Tipton isn’t standing in Hermacinki’s studio any longer.

“I sent him an email,” Hermacinski’s co-host Rob Douglas told listeners on the same day. “I said, come on the show. We’re going to hold open any time slot you want. I don’t care who’s on air; we’ll bump them, put you on so you can explain to the people of Colorado and this nation why we sent you to Washington, why you are spending more than Nancy Pelosi.”

But, they told their radio audience, no word from Tipton.

“We have not heard back from Congressman Tipton or any member of his staff, his chief of staff, his press secretary, his scheduler, and Scott Tipton himself,” Douglas told his listeners. “I have his personal email address. I’ve emailed them all, not a peep back.”

“We warned our audience that there would be chameleons and charlatans amongst those the Liberty Movement sent to Washington in 2010. Unfortunately, Scott Tipton proved our point,” Douglas wrote response an email. “The bottom line is that we believe Congressman Tipton violated his pledge to voters in the 3rd Congressional District of Colorado that he would go to Washington and work to place the country on a more sustainable fiscal path and therefore is not worthy of support from true fiscal conservatives.”

On the air Oct. 18, Douglas pointed out repeatedly that Treasury Department figures show that there have been no spending cuts at the federal level since Republicans took control of the U.S. House. He said Tipton and House Republicans had chances, through votes on government-funding bills and the debt ceiling limit, to change this.

“There have been votes where Tipton did not stand with the true fiscal conservatives in Congress and instead aligned himself with Speaker Boehner and establishment Republicans who played a major role in creating our nation’s fiscal crisis during the Bush administration,” Douglas wrote to me.

As a result, Douglas promised his audience Oct. 18 that he will not be voting for Tipton.

“At the end of the day,” he said, “we all control one vote. The show is about the whole country. But we can only vote where we can vote. Scott Tipton will never get my vote again.”

Asked how the audience of his show, which airs on 10 stations in Colorado and Utah, including KFKA in Greeley and KRDO in Colorado Springs, reacted to this stand against Tipton, Douglas wrote me, “Indications are that many in our audience agree with our view.”

But Douglas wrote that he has no plans to back a candidate that might challenge Tipton next year.

During his last few appearances on the Cari and Rob Show, which originates in Steamboat Springs, Tipton faced the kind of hard questioning you rarely hear when conservatives interview conservatives or, for that matter, when liberals interview liberals.

In April, under tough questioning from both Douglas and Hermacinski, Tipton acknowledged that he had lost trust in House Speaker John Boehner. And he promised to return to the radio show to explain why Boehner had agreed to a budget compromise shaving just $352 million from the federal budget instead of a promised $100 billion.

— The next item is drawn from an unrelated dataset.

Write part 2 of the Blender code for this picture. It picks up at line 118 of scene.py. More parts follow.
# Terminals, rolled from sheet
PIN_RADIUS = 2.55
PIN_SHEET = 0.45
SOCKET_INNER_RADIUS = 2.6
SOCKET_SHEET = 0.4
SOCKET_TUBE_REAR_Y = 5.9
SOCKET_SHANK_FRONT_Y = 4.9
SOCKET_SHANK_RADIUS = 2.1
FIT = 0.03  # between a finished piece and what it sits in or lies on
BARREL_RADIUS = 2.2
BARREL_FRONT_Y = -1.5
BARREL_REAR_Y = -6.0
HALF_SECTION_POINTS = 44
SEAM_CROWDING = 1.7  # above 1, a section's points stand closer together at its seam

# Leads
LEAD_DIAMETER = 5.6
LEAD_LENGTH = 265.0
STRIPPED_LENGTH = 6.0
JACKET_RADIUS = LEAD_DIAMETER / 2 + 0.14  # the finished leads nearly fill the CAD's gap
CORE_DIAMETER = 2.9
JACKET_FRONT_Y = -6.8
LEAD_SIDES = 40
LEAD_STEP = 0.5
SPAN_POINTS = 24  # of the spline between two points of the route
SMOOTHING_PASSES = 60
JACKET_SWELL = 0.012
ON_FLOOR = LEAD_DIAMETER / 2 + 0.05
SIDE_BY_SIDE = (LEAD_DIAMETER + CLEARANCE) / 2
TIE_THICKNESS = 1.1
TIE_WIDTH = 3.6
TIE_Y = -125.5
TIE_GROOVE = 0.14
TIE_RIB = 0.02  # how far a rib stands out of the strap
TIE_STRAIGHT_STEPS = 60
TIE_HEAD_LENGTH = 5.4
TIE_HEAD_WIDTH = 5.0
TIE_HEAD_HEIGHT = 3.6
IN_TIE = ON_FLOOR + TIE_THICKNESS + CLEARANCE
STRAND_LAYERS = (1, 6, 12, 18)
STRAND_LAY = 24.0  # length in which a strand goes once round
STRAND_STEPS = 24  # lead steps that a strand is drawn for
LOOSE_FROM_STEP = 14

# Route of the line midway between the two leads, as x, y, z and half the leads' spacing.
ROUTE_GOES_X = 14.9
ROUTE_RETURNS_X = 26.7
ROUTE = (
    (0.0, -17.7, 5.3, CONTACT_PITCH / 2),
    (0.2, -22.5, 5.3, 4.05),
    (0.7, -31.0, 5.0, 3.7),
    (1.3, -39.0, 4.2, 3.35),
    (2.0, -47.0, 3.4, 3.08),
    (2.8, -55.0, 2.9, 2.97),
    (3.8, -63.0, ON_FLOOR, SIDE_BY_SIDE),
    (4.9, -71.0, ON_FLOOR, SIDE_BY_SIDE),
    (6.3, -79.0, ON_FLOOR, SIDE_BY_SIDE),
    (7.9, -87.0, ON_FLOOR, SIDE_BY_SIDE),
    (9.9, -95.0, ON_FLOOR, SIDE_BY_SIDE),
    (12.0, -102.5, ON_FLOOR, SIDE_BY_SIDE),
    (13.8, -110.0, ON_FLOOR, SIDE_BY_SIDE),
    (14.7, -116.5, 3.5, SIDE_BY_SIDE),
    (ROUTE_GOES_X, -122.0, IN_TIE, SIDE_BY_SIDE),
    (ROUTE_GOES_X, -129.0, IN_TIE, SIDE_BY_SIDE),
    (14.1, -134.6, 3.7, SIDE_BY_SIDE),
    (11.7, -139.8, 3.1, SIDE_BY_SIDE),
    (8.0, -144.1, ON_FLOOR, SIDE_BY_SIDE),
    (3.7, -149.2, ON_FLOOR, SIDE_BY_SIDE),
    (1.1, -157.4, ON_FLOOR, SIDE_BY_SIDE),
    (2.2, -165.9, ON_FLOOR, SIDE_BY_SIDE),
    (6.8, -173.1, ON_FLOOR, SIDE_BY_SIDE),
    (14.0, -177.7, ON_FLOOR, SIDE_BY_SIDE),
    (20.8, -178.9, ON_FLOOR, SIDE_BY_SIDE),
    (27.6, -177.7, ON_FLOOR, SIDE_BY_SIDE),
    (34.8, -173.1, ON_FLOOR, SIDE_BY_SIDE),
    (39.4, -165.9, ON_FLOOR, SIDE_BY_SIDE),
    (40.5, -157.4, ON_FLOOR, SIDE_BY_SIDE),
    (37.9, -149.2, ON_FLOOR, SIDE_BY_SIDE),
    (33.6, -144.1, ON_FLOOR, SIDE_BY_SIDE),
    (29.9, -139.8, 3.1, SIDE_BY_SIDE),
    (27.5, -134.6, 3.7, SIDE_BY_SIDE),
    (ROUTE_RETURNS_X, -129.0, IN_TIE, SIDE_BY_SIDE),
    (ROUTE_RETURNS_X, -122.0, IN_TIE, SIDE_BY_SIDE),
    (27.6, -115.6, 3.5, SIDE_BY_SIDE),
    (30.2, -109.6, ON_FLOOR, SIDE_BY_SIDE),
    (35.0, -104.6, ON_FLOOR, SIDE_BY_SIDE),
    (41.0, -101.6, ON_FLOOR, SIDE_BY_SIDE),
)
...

Douglas complemented on the April show Tipton for answering questions on his radio show, saying on the air after Tipton hung up:

“I gotta hand this to Scott Tipton. He has come on this program every time we asked him to come on.”

As far as I know, Tipton never returned to the show to explain why Boehner didn’t cut $100 billion. But questioned by a Washington DC reporter, Tipton’x office later issued a clarification regarding his commenis on the radio, stating that he was, in fact, confident in Boehner’s leadership, even though he didn’t actually say he trusted Boehner.

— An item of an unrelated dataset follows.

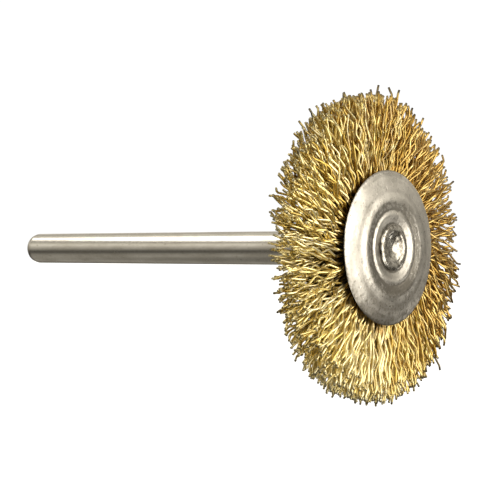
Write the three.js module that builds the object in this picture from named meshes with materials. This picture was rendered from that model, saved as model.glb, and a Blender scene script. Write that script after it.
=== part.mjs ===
// A rotary-tool wire wheel brush: crimped brass wire folded over a steel core ring, pinched between two
// pressed steel cups, and riveted to the end of a plain steel shank. Millimetres, +Z up.
//
// The shank lies along Y. The origin is the centre of the tail face, which goes into the tool's collet, and
// the brush is at -Y, with its riveted front face looking along -Y. "Ahead" below is a distance towards -Y.
import * as THREE from "three";

// Shank
const shankRadius = 1.5;
const tailRounding = 1.0;
const spigotRadius = 1.0;
const wheelPlane = 42.9; // tail face to the middle plane of the wheel

// Pressed cups: both are the same pressing, set back to back
const sheet = 0.35;
const rounding = 0.25; // of the pressing's rim, crest and bead
const cupRadius = 6.5;
const rimHalfGap = 1.2; // middle plane to a cup's inner face at its rim
const crestRadius = 4.05;
const crestRise = 0.5; // crest above the rim, along the axis
const panelRise = 0.38;
const beadRadius = 2.85;
const beadRise = 0.48;
const seatRadius = 2.1;
const seatRise = 0.3;

// Core ring, spacer bush and rivet head
const coreRingRadius = 3.3;
const coreWireRadius = 0.5;
const bushRadius = 1.9;
const headRadius = 1.95;
const headHeight = 0.2;
const dimpleRadius = 1.42;
const dimpleFloorRadius = 0.65;
const dimpleDepth = 0.36;
const lipWidth = 0.12; // flat ring round the dimple

// Wire fill
const bundleCount = 36;
const brushRadius = 13.0;
const brushHalfWidth = 2.4; // half the width of the fill near its tips
const tipRounding = 1.75;
const pinchHalfWidth = 1.0; // half the fill's thickness between the cup rims
const foldRadius = 1.25; // outside of the fold round the core ring
const cavityGap = 0.15; // fill to a cup's inner face under the panel

const clearance = 0.05; // running gap between pieces that touch
const bundleGap = 0.08; // gap between neighbouring bundles

const shankSides = 32;
const cupSides = 40;
const ringSides = 36;

const seatHeight = rimHalfGap + sheet + seatRise; // middle plane to a cup's outer face at the rivet

const materials = {
  shank: new THREE.MeshStandardMaterial({ color: 0xb9b3a6, roughness: 0.25, metalness: 1 }),
  cup: new THREE.MeshStandardMaterial({ color: 0xc4bdb0, roughness: 0.35, metalness: 1 }),
  core: new THREE.MeshStandardMaterial({ color: 0x8f8c86, roughness: 0.5, metalness: 1 }),
  wire: new THREE.MeshStandardMaterial({ color: 0xd8ae5a, roughness: 0.3, metalness: 1 }),
};

// A solid of revolution about Y from an outline that starts and ends on the axis, or closes on itself.
function turned(path, divisions, sides) {
  return new THREE.LatheGeometry(path.getPoints(divisions), sides);
}

// Plain steel pin: rounded tail, cylindrical grip, a shoulder behind the rear cup, and a spigot whose end is
// peened over the front cup into a round head with a dimple.
function shankGeometry() {
  const shoulder = seatHeight + clearance / 2;
  const headTop = shoulder + headHeight;
  const ahead = (distance) => -(wheelPlane + distance);
  const outline = new THREE.Path()
    .moveTo(0, ahead(headTop - dimpleDepth))
    .lineTo(dimpleFloorRadius, ahead(headTop - dimpleDepth))
    .quadraticCurveTo(dimpleRadius - lipWidth, ahead(headTop - dimpleDepth), dimpleRadius, ahead(headTop))
    .lineTo(dimpleRadius + lipWidth, ahead(headTop))
    .quadraticCurveTo(headRadius, ahead(headTop), headRadius, ahead(shoulder))
    .lineTo(spigotRadius, ahead(shoulder))
    .lineTo(spigotRadius, ahead(-shoulder))
    .lineTo(shankRadius, ahead(-shoulder))
    .lineTo(shankRadius, -tailRounding)
    .absarc(shankRadius - tailRounding, -tailRounding, tailRounding, 0, Math.PI / 2, false)
    .lineTo(0, 0);
  return turned(outline, 5, shankSides);
}

// Pressed cup of even thickness, with its open side towards the wire: a sloping flange up to a crest, a
// shallow panel, a raised bead, and a recessed seat with the bore for the spigot. Y is outward.
function cupGeometry() {
  const inner = rimHalfGap; // inner and outer faces at the rim
  const outer = rimHalfGap + sheet;
  const bore = spigotRadius + clearance;
  const roundingRise = (rounding * crestRise) / (cupRadius - crestRadius);
  const outline = new THREE.Path()
    .moveTo(bore, outer + seatRise)
    .lineTo(bore, inner + seatRise)
    .lineTo(seatRadius, inner + seatRise)
    .lineTo(beadRadius, inner + panelRise)
    .lineTo(crestRadius, inner + panelRise)
    .lineTo(cupRadius - rounding, inner)
    .lineTo(cupRadius, inner + roundingRise)
    .quadraticCurveTo(cupRadius, outer, cupRadius - rounding, outer + roundingRise)
    .lineTo(crestRadius + rounding, outer + crestRise - roundingRise)
    .quadraticCurveTo(crestRadius, outer + crestRise, crestRadius - rounding, outer + panelRise)
    .lineTo(beadRadius + rounding, outer + panelRise)
    .quadraticCurveTo(beadRadius, outer + 2 * beadRise - panelRise, beadRadius - rounding, outer + panelRise)
    .lineTo(seatRadius, outer + seatRise)
    .lineTo(bore, outer + seatRise);
  return turned(outline, 3, cupSides);
}

// Sleeve on the spigot that keeps the cups apart while the head is peened.
function bushGeometry() {
  const half = rimHalfGap + seatRise - clearance;
  const bore = spigotRadius + clearance;
  const outline = new THREE.Path()
    .moveTo(bore, -half)
    .lineTo(bushRadius, -half)
    .lineTo(bushRadius, half)
    .lineTo(bore, half)
    .lineTo(bore, -half);
  return turned(outline, 1, shankSides);
}

// Steel wire ring that every brass wire is folded over.
function coreRingGeometry() {
  return new THREE.TorusGeometry(coreRingRadius, coreWireRadius, 8, ringSides).rotateX(Math.PI / 2);
}

// Section of the wire fill in the plane of radius (x) and axis (y): a round fold about the core ring, the
// pinch between the cup rims, and a flare out to rounded tips. The hole is where the core ring passes.
function fillSection() {
  const cavity = rimHalfGap + panelRise - cavityGap; // half the fill's thickness inside the cups
  const flare = brushRadius - tipRounding;
  const section = new THREE.Shape()
    .moveTo(coreRingRadius, -foldRadius)
    .lineTo(crestRadius, -cavity)
    .lineTo(cupRadius, -pinchHalfWidth)
    .quadraticCurveTo(0.5 * (cupRadius + flare), -brushHalfWidth, flare, -brushHalfWidth)
    .absarc(flare, -(brushHalfWidth - tipRounding), tipRounding, -Math.PI / 2, 0, false)
    .lineTo(brushRadius, brushHalfWidth - tipRounding)
    .absarc(flare, brushHalfWidth - tipRounding, tipRounding, 0, Math.PI / 2, false)
    .quadraticCurveTo(0.5 * (cupRadius + flare), brushHalfWidth, cupRadius, pinchHalfWidth)
    .lineTo(crestRadius, cavity)
    .lineTo(coreRingRadius, foldRadius)
    .absarc(coreRingRadius, 0, foldRadius, Math.PI / 2, 1.5 * Math.PI, false);
  const tunnel = new THREE.Path();
  tunnel.absarc(coreRingRadius, 0, coreWireRadius + clearance, 0, 2 * Math.PI, true);
  section.holes.push(tunnel);
  return section;
}

// One bundle of folded wires: the fill's section, as wide as its share of the circle at each radius.
function bundleGeometry() {
  const halfAngle = Math.PI / bundleCount;
  const options = { depth: 2, bevelEnabled: false, curveSegments: 4 };
  const geometry = new THREE.ExtrudeGeometry(fillSection(), options);
  geometry.translate(0, 0, -1);
  const place = geometry.getAttribute("position");
  for (let i = 0; i < place.count; i++) {
    const halfWidth = place.getX(i) * Math.tan(halfAngle) - bundleGap / 2;
    place.setZ(i, place.getZ(i) * halfWidth);
  }
  return geometry;
}

function addPiece(group, name, geometry, material) {
  const mesh = new THREE.Mesh(geometry, material);
  mesh.name = name;
  group.add(mesh);
  return mesh;
}

function wireWheel() {
  const wheel = new THREE.Group();
  wheel.position.y = -wheelPlane;
  addPiece(wheel, "rear_cup", cupGeometry(), materials.cup);
  addPiece(wheel, "front_cup", cupGeometry(), materials.cup).rotation.x = Math.PI;
  addPiece(wheel, "spacer_bush", bushGeometry(), materials.core);
  addPiece(wheel, "core_ring", coreRingGeometry(), materials.core);
  const bundle = bundleGeometry();
  for (let i = 0; i < bundleCount; i++) {
    const name = "wire_bundle_" + String(i + 1).padStart(2, "0");
    addPiece(wheel, name, bundle, materials.wire).rotation.y = (i * 2 * Math.PI) / bundleCount;
  }
  return wheel;
}

const brush = new THREE.Group();
addPiece(brush, "shank", shankGeometry(), materials.shank);
brush.add(wireWheel());

export default brush;
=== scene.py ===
"""A crimped brass wire wheel brush on a steel shank: fine surfaces, materials and studio round its frame.

The shank lies along Y with its tail face at the origin, and the wheel is at -Y with its riveted face
looking along -Y. "Ahead" is a distance towards -Y from the wheel's middle plane. Lengths are in metres.
"""

import math

import bpy
import numpy as np
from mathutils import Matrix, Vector, noise


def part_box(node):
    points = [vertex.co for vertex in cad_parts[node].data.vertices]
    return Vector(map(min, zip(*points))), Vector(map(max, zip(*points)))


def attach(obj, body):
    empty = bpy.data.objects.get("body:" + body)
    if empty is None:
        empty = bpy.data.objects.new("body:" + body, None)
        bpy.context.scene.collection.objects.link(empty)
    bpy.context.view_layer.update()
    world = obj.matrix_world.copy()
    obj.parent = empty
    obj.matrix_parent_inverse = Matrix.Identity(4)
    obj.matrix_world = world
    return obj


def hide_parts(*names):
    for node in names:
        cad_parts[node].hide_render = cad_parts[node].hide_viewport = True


MM = 0.001

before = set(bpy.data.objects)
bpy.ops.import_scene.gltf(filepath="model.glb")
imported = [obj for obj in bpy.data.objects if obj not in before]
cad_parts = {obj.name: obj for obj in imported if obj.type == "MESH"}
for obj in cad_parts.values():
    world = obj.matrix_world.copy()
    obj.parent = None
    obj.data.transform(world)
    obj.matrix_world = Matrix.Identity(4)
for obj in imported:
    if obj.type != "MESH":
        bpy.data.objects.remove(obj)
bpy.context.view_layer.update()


# ---------------------------------------------------------------------------------------------------------
# Driving dimensions, read from the frame where a node's box gives them


def box_middle(node):
    low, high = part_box(node)
    return (low + high) / 2


BUNDLE_COUNT = sum(name.startswith("wire_bundle_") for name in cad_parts)
WHEEL_PLANE = box_middle("core_ring").y
CUP_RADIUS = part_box("front_cup")[1].x
BRUSH_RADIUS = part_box("wire_bundle_01")[1].x
BRUSH_HALF_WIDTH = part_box("wire_bundle_01")[1].y - WHEEL_PLANE
HEAD_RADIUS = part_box("shank")[1].x
HEAD_TOP = WHEEL_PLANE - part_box("shank")[0].y
BUSH_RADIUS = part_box("spacer_bush")[1].x
BUSH_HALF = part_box("spacer_bush")[1].y - WHEEL_PLANE
CORE_WIRE_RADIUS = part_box("core_ring")[1].y - WHEEL_PLANE
CORE_RING_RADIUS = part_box("core_ring")[1].x - CORE_WIRE_RADIUS

SHANK_RADIUS = 1.5 * MM
TAIL_ROUNDING = 1.0 * MM
SPIGOT_RADIUS = 1.0 * MM
BORE_RADIUS = 1.05 * MM
SHOULDER = HEAD_TOP - 0.2 * MM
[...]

Tipton returned to the Cari and Rob Show in May, and again was subject to intense questioning. Douglas grilled Tipton about whether his daughter, a government-relations officer for Broadnet, used the Congressman’s name as she tried to drum up congressional business for firms that use technology licensed by Broadnet, which is owned by Tipton’s nephew.

At the time, Douglas told the Colorado Independent that Tipton’s answers were “Clintonian.”

Tipton apparently hasn’t appeared on the Cari and Rob show since then, marking the end of a relationship with the hosts that, as Tipton entered office, promised to be close and illuminating.

“He said he was happy to be the canary in the coal mine for the Cari and Rob Show,” Douglas said on air Oct. 18. “He would be a representative in Congress who would explain what the Republicans were doing.”

Douglas continued: “Why is Congressman Scott Tipton, why is Speaker of the House John Boehner, Eric Cantor, Paul Ryan, why are the Republicans lying to the American people, lying to the Republican Party, lying to the men and women who break their backs every day in this country to send their hard-earned money to Washington to have it wasted publicly, have it wasted secretly…to have it wasted, while these fat cats enrich their families, enrich their wallets, and do not do what they took a pledge to do?”

One Response to “Conservative radio show parts ways with Tipton”

  1. Seth Ford Says:

    Amazing how politics always seems to come full circle. I love it when Douglas asks why Republicans are lying to each other while “these fat cats enrich their families, enrich their wallets, and do not do what they took a pledge to do.”

    He sounds almost like a 99er. Seriously, what’s the real difference between tea partiers and occupiers? One line of messaging? Fat cats on Wall Street versus fat cats on Capitol Hill?

    It really just boils down to whether you blame government for corporate welfare or you blame corporations for corporate welfare.